Based on these types of services, and from a total of 120 services defined as useful, we identified a 25% as CRS, 58.3% as RSS and 16.6% as URS. Figure 5(a) shows these percentages graphically.

Then, for analyzing the functionalities, we simulated the creation of a product in which we chose a set of ten functionalities (defined in the functional datasheets) as part of the SPL platform, and we have randomly instantiated them in order to generate a new product. To illustrate this process, in Fig. 6 we show the Load Excavations datasheet, in which we have instantiated the variability for loading information by using forms or by means of GPS devices. In this way, the resulting product will offer both options for loading an excavation.

Fig. 5.
figure 5

Analysis of the reuse achieved in the taxonomy and instantiated datasheets

Fig. 6.
figure 6

Load Excavations functionality instantiated for a particular product

A similar process was carried out for each of the ten functionalities used for the creation of the product. For analyzing the reuse, we have analyzed the number of Services of Other Domains (SOD) used in the functionalities and the number of Services Included in the Domain (SID) of the taxonomy. The SODs are those that we have classified as the sum of the CRSs and RSSs, and the SIDs are the URSs. From this analysis, the results show, in Fig. 5(b), a percentage of approximately 65% of SOD and 35% of SID. This result is reasonable considering that many functionalities use RSS services (specialized for the sub-domain).

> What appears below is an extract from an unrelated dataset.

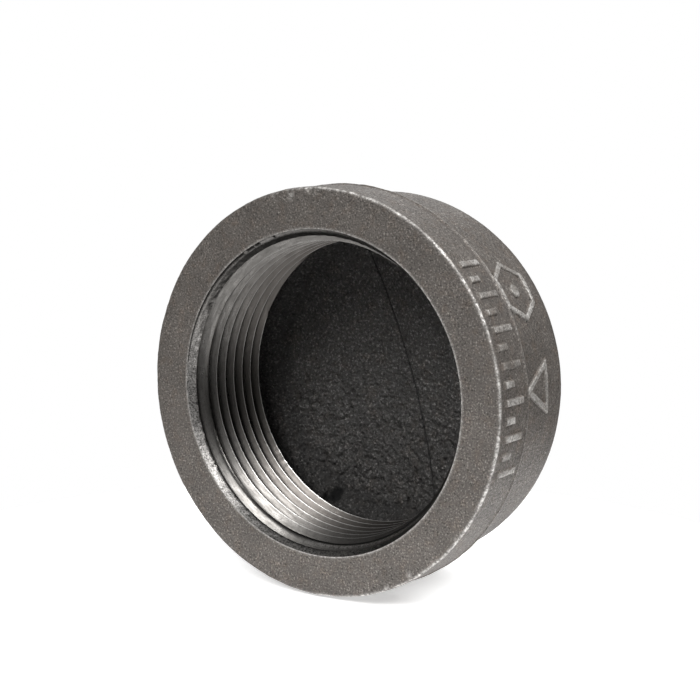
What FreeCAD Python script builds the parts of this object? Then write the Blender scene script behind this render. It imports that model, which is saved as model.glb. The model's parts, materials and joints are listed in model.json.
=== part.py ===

5 Conclusion and Future Work

In this work, we have shown a process for SPL development oriented to the reuse of software artifacts within a hierarchy of domains. Based on previous work, we have generated artifacts in a new sub-domain – the paleontological – illustrating a possible reuse of our platform. At the same time, we have performed a preliminary analysis of the reuse achieved in the construction of some of these artifacts showing promising results.

As future work, we will extend the process for building the artifacts that are involved in the application engineering of the SPL.